Billy Budd, Sailor by Herman Melville
My rating: 4 of 5 stars
The ageless question of human nature pertains to the paradoxical mysteries of human personality shaped by our perception of the world, as reflected in ancient mythologies. Herman Melville saw this intricate irony in this representation of reality in connection with the development of complex human personality in the characters of Billy Budd, John Claggart, and Captain Vere in this nautical novella.
(1) Psychoanalytic perspective: The characters are emblematic of Freudian elements of personality. They are id represented by Billy (intuitive mind), ego (conscious mind) by Claggart, and superego by captain Vere (ethical consciousness). Billy’s ingenuousness, unalloyed beauty both in physical appearance and inner qualities, and young age symbolize the earliest phase of development of human personality. Hence the name “Budd” seems to betoken this emerging state of metamorphosis into early adulthood. When Dansker warns him of Claggart’s malicious intention to do harm on him, Billy dismisses the advice and insists on Claggart’s friendly treatment of him. In Billy’s representation of reality, Claggart exists as what he sees: a kind officer who does not give him a hard time. In fact, it is this innocent child-man like quality that becomes Billy’s fatal flaw.
Billy Budd is doomed to be ruthlessly crushed when he is transferred as a foretopman to the naval ship HMS Indomitable. Here he meets his Valkyrie John Claggart, Master-at-Arms equivalent of Chief Police Office or discipline officer, who is always down upon Billy, for a reason indicated none other than his being divinely beautiful and angelically kind. It is the old veteran sailor named Dansker who regards Billy as his little child and informs him of Claggart’s devious motive. All these characters are at the helm of Captain Vere (whose name is derived from the Latin word Verite, meaning truth. Here the vessel is a model of representation of reality surrounded by seas, which is the world it anchors in.
Claggart’s reason for his hatred of Billy is clandestine. He appears to act according to his ego, the conscious mind which Socrates considers as spirit. It seems that Claggart’s loathing of Billy becomes inflamed when Billy accidentally spills pea soup on his feet because he believes it to be Billy’s intentional effrontery. Claggart seems to act by his emotions based on the purely abstract reasoning of the mind. Therefore, Claggart’s model of reality is a result of his own way of interpreting the situation with his faulty assessment of the character that defiles his mind with dangerous antipathy toward the youth.
Captain Vere, a figure of authority that convenes both Billy and Claggart on the subject of alleged mutiny as instigated by Billy, represents the ethical mind, the superego, the reason. He acts as an executor of justice to gird up the loins of discipline among his crew amid the revolutionary wars on the sea. Vere feels that Billy is innocent; however, when Billy hits Claggart to death at his false accusation of him as a mutiny leader, Vere is convinced of Billy’s alleged guilt and orders his execution by hanging. In a way, Vere represents an amoral authority figure dealing with individual citizens or subjects according to law and order minus spirits and appetites.

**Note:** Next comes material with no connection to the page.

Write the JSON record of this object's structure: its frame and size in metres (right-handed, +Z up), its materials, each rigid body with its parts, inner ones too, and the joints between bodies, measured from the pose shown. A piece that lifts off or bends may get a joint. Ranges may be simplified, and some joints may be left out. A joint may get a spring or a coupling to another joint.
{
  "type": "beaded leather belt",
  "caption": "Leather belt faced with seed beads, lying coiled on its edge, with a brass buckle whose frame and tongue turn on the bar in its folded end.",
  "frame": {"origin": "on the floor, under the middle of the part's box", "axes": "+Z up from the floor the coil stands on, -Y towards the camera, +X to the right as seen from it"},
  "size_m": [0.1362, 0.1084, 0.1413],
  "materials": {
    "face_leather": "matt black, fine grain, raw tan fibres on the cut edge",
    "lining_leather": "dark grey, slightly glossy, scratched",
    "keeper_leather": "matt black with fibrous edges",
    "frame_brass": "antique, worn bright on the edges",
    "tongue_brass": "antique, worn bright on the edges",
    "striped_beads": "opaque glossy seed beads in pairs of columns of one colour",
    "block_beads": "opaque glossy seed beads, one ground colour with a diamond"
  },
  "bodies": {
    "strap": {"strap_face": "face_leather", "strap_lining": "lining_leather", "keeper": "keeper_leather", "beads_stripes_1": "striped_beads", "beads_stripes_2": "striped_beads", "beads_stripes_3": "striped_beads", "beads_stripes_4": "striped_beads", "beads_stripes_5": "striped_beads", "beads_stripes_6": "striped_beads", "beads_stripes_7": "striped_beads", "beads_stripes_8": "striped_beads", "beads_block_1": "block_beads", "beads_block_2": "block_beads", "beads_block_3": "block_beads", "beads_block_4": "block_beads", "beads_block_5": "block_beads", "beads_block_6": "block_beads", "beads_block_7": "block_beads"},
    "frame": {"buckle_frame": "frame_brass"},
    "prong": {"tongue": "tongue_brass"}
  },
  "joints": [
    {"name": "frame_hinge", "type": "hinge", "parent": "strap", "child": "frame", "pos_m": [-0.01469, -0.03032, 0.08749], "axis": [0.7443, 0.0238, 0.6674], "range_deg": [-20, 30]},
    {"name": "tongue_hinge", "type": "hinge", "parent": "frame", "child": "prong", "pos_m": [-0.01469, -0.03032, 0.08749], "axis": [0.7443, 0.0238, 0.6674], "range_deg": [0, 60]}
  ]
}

(2) Mythological perspective: It is also interesting to look at this story of Billy Budd as folklore tinged with a mythological undertone of heroism akin to Norse mythology. The figure of Billy Budd reminds the reader of an ideal hero dying young; the hero can prove his nobility of character by death because often heroism depends on lost causes. The young welkin-eyed Billy Budd’s death gives rise to the high concept of this Nordic hero because the real power of good is shown by continuing to resist evil while facing certain death as the legacy of Billy Budd is immortalized in the seaman’s ballad. In my opinion, this story of the welkin-eyed young hero reflects Melville’s model of a heroic individual whom he once envisioned in his sailing days. Or perhaps, Billy Bud could be what Melville wished his two sons lost in unfortunate occasions (Malcolm, the eldest, who died of a self-inflicted gunshot wound in 1867 and another Stanwix, who died in 1886 in San Francisco) to be like. It would have been Melville’s mournful tribute to the deaths of his sons as enshrined in the mythological figure of Billy Budd.

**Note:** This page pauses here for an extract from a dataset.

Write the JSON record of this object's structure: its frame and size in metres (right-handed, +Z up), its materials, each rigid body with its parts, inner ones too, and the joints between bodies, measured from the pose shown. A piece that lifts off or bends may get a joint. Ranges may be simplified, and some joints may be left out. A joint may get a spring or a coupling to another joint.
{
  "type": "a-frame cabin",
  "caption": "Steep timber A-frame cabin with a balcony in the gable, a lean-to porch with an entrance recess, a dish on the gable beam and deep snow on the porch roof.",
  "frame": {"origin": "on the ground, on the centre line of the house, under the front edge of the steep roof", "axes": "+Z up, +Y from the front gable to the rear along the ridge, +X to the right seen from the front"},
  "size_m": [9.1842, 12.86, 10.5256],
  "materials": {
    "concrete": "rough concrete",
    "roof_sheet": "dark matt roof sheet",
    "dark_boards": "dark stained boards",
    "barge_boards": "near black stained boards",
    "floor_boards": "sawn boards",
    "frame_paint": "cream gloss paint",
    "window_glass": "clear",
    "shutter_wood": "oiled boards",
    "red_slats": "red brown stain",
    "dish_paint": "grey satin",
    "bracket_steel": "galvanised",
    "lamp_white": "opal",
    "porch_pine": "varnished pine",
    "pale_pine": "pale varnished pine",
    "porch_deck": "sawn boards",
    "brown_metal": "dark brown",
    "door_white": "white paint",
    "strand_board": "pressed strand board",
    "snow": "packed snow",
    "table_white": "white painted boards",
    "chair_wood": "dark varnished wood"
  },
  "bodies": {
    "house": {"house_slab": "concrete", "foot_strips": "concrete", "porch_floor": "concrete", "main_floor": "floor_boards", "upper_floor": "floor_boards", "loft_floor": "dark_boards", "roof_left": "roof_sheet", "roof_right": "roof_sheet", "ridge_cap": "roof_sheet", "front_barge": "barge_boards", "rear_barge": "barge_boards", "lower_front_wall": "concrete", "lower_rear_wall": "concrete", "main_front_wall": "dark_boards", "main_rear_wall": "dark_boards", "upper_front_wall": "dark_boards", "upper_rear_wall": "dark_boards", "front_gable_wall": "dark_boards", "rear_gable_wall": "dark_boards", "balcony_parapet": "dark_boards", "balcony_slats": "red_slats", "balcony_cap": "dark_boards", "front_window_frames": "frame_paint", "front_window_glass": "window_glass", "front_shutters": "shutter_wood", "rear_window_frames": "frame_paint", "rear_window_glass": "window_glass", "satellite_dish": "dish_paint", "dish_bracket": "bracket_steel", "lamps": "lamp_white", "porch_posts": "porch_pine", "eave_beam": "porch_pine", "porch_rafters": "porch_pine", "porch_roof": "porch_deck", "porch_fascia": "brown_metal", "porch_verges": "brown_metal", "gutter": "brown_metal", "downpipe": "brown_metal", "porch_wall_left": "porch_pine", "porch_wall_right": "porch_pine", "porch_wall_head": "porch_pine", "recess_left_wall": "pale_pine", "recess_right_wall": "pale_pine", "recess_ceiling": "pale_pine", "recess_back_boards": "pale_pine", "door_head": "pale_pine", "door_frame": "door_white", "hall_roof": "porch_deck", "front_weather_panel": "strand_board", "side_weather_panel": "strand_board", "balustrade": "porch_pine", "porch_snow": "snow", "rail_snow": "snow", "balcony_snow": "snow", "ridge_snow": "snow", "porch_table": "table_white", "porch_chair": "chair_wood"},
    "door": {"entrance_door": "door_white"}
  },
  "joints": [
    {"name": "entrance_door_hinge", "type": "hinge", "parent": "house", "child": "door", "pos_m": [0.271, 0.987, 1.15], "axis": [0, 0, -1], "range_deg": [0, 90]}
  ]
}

The book is written in an intricate prose style with the literary vocabulary used in the 19th century and historical allusions to the revolutionary wars and the great Admiral Nelson’s naval wars to give to the story a more realistic setting. Melville, who was a seaman himself in his youth and later settled as a customs inspector in New York City, wrote this novella in 1891, the time of his death. It was actually his postmortem work, published in 1924, 33 years after this death. And it was this work that kindled widespread interest in Melville’s works.
Reading this tale of an angelic sailor will give the reader a sense of reading a Norse mythological tale because the protagonist of the story is evocative of pathos flowing from the complex human nature that is sublimated into heroic triumph over the face of the harsh reality of the world.